His uniform, the uniform of a “long-serving accountancy sergeant”, with gold corners on the cuffs, black trousers and infantry shako, hangs in the cupboard like a human being cut into three pieces but still alive, its gleaming buttons polished every week. And the black, curved sabre with the ribbed handle, also cleaned every week, hangs horizontally above the never-used desk, fixed on two nails, with its casually dangling golden tassel that resembles the closed bud of a sunflower … On the Emperor’s birthday, the post office worker Demant puts on his official uniform, with cocked hat and sword. On that day of all days he doesn’t play tarock [a card game]. Every year, on the Emperor’s birthday, he makes a resolution to begin a new life and not get into debt. And so he gets drunk. And comes home late at night, stands in the kitchen with drawn sword, and commands an entire regiment. The pots are platoons, the teacups are units, the plates are companies. Simon Demant is a colonel, a colonel in the service of Franz Joseph I. Then the boy’s mother, in lace bonnet, pleated nightdress and loose bedjacket, has to climb out of bed, come downstairs, and calm her husband.
One day, the day after the Emperor’s birthday, his father suffered a stroke in bed and died.
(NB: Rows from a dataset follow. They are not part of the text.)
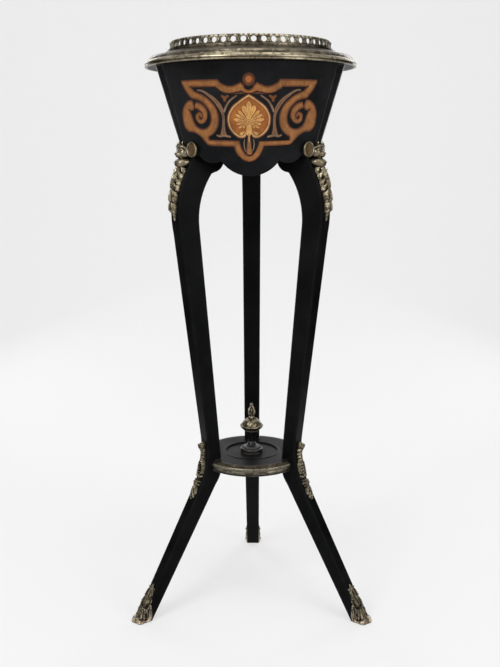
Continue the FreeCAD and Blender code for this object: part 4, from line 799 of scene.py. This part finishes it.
def ankle_leaves():
    """The ankle's mount: a bud, a beaded stem, an open oval of slanted bars, a rosette and a tail leaf."""
    strokes = stroked("peg", ANKLE_BUD) + stroked("round", ANKLE_STEM, ROSETTE_EYE)
    strokes += stroked("leaf", TAIL_LEAF) + paired("leaf", *TAIL_LOBES)
    strokes += paired("round", OVAL_SIDE, OVAL_FOOT)
    for level, size in STEM_KNOBS:
        knob = [(1.4, level + 1.4, size * 0.45, 8.4), (size + 1.0, level - 2.0, 1.3, 5.4)]
        strokes += paired("round", knob)
    for k in range(BAR_COUNT):
        run = [(aside, BAR_TOP - BAR_PITCH * k + rise, half, tall) for aside, rise, half, tall in BAR_RUN]
        strokes += stroked("round", run)
    for k in range(ROSETTE_PETALS):
        a = TAU * (k + 0.5) / ROSETTE_PETALS
        petal = [(r * math.cos(a), ROSETTE_UP + r * math.sin(a), half, tall) for r, half, tall in PETAL_RUN]
        strokes += stroked("leaf", petal)
    mesh = relief("ankle_mount_relief", strokes, ANKLE_LOW, ANKLE_HIGH, ANKLE_REACH)
    show_on_legs(mesh, "ankle_leaf", ANKLE_BRONZE, "ankle_mount")


# Strokes of the foot's shoe, from its leaf down to the toe
SHOE_LEAF = [
    (0, 67, 1.2, 3.0), (0, 58, 3.2, 4.6), (0, 48, 4.6, 5.6), (0, 38, 4.4, 6.2), (0, 31, 2.4, 5.6)]
SHOE_SCROLLS = [
    [(2.4, 62, 1.3, 3.2), (7.6, 56.6, 1.7, 3.8), (9.4, 49, 1.8, 4.2), (7.4, 43.4, 1.8, 4.8),
     (4.6, 41, 1.6, 4.8)],
    [(8.6, 61, 2.1, 3.2), (8.7, 60.9, 2.1, 3.2)], [(11.6, 45, 2.0, 3.6), (11.7, 44.9, 2.0, 3.6)],
    [(7.0, 41, 2.4, 5.4), (8.6, 34.6, 2.8, 6.4), (6.8, 28.6, 2.0, 6.6)],
    [(13.8, 42, 1.2, 2.4), (14.6, 32, 1.4, 3), (13.4, 24, 1.6, 3.6)],
    [(18.6, 28, 2.0, 1.6), (23, 18, 3.4, 1.8), (27, 9, 4.4, 1.8), (28, 4, 4.4, 1.8)]]
# Flutes: how far aside each runs, and its half width
SHOE_FLUTES = ((0, 2.2), (4.8, 2.0), (9.6, 2.0), (14.2, 1.9), (18.6, 1.9))
TOE_BAND = [
    (-31, 2, 2.2, 2.2), (-18, 2, 2.4, 3.4), (-9, 1.8, 2.4, 8.6), (0, 1.6, 2.6, 13), (9, 1.8, 2.4, 8.6),
    (18, 2, 2.4, 3.4), (31, 2, 2.2, 2.2)]
TOE_ROLL = [
    (-17, 4.6, 2.0, 2.8), (-9, 4.4, 2.8, 8.8), (0, 4.2, 3.4, 15.2), (9, 4.4, 2.8, 8.8),
    (17, 4.6, 2.0, 2.8)]
SHOE_LOW, SHOE_HIGH, SHOE_REACH = 0.4, 69, 33


def flute(x, half):
    """One flute of the shoe. It gets lower towards the leg's edges."""
    return [(x * 0.66, 26 - 0.1 * x, half * 0.6, 5.6 - 0.1 * x), (x * 0.86, 19, half * 0.8, 6.2 - 0.15 * x),
            (x, 12, half * 0.9, 6.6 - 0.18 * x), (x * 1.04, 9, half * 0.8, 6.4 - 0.18 * x)]


def shoes():
    """The foot's leaf shoe: a pierced leaf, hanging lobes, flutes down to the rolled toe and a base band."""
    strokes = stroked("leaf", SHOE_LEAF) + stroked("round", TOE_BAND, TOE_ROLL)
    strokes += paired("round", *SHOE_SCROLLS, *[flute(x, half) for x, half in SHOE_FLUTES])
    mesh = relief("sabot_relief", strokes, SHOE_LOW, SHOE_HIGH, SHOE_REACH)
    show_on_legs(mesh, "sabot_leaf", FOOT_BRONZE, "sabot")


# The knee masks. A point is out from the axis, aside and up.

MASK_HEAD = [
    ((135, 0, 886.6), (14, 14.6, 13)), ((145.6, 0, 881), (9.0, 8.2, 6.6)),
    ((153.4, 0, 882.6), (2.2, 3.8, 2.4)), ((141, 0, 894), (8.2, 9.4, 5.4)),
    ((143, 0, 876.4), (6.6, 7.6, 4.2))]
CHEEK, CHEEK_RADII = (139.6, 7.2, 884), (9.4, 7.8, 9.0)
BROW = [(149.4, 3, 894.4, 1.5), (148, 8, 895.6, 2.0), (143.6, 12.6, 894, 2.1), (137.6, 15, 890, 1.2)]
TUFTS = [
    [(145.6, 1.6, 897.4, 2.0), (148.6, 2.0, 900.8, 1.2), (148.4, 2.4, 903.2, 0.5)],
    [(142, 6, 898, 2.0), (144, 7, 901.2, 1.2), (143, 7.8, 903.6, 0.5)],
    [(137, 9.4, 898, 2.0), (138.6, 11, 901.4, 1.2), (137, 12, 904, 0.5)],
    [(131, 11.4, 897, 2.0), (131.6, 13.4, 900.6, 1.2), (129.6, 14.4, 903, 0.5)]]
MASK_ROLL = [
    (133, -9.8, 868.6, 5.0), (141, -8.8, 867.2, 6.8), (146.6, -5, 866, 7.6), (148, 0, 865.6, 7.8),
    (146.6, 5, 866, 7.6), (141, 8.8, 867.2, 6.8), (133, 9.8, 868.6, 5.0)]
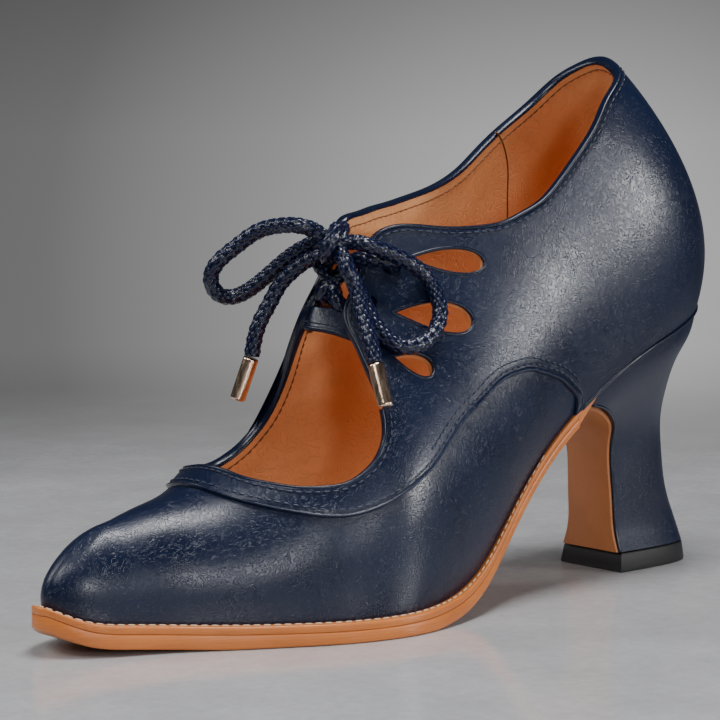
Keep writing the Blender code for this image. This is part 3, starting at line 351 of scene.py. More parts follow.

It was a merciful end and a spectacular funeral. All the postmen for miles around followed the coffin. And the dead man was kept alive in the loyal memory of his widow, the model of a husband, fallen in the service of the Emperor and the K-and-K [Kaiserlich und Königlich – imperial and royal] postal service. The two uniforms, that of the non-commissioned officer and that of the postal worker Demant, hung side by side in the closet, and were beautifully kept up by the widow with camphor, clothes brush and brass polish. They looked like mummies, and each time the closet was opened, the son thought he saw his father’s body hanging there in duplicate.

The collection’s title, The Hotel Years, refers to Roth’s years of wandering and living, as it were, from hand to mouth, after 1933, when he left Germany for the last time.”Hand to mouth” may need some qualification: Roth stayed, when he could manage it, in expensive hotels; and he had been, until the advent of the Nazis, a cherished and highly paid columnist (a writer of feuilletons) for the Frankfurter Zeitung. But he was an alcoholic and, like fellow exile James Joyce, spent money like water. He was lucky to have the very successful and wealthy Stefan Zweig as a benefactor, though he didn’t always show a lot of  gratitude.

Roth saw the Nazi cataclysm coming at an early stage. He wrote of seeing two drunken schoolboys in the comfortable west end of Berlin, staggering and loudly singing anti-Semitic and anti-democratic songs.

And passers-by got out of their way. No one stopped to slap their faces. Not out of political indignation. But because in any other country the irritation of a kid bothering the street with his half-baked politics would have provoked someone to a pedagogic measure. In Germany the convictions of high-school boys are respected. That’s how law-abiding people are in Berlin.

The Hotel Years joins two previously published collections of Roth’s brilliant journalism, What I Saw (on Germany) and The White Cities (on France). He was lucky enough to die in Paris from the effects of his alcoholism in 1939, a year before the Nazis arrived.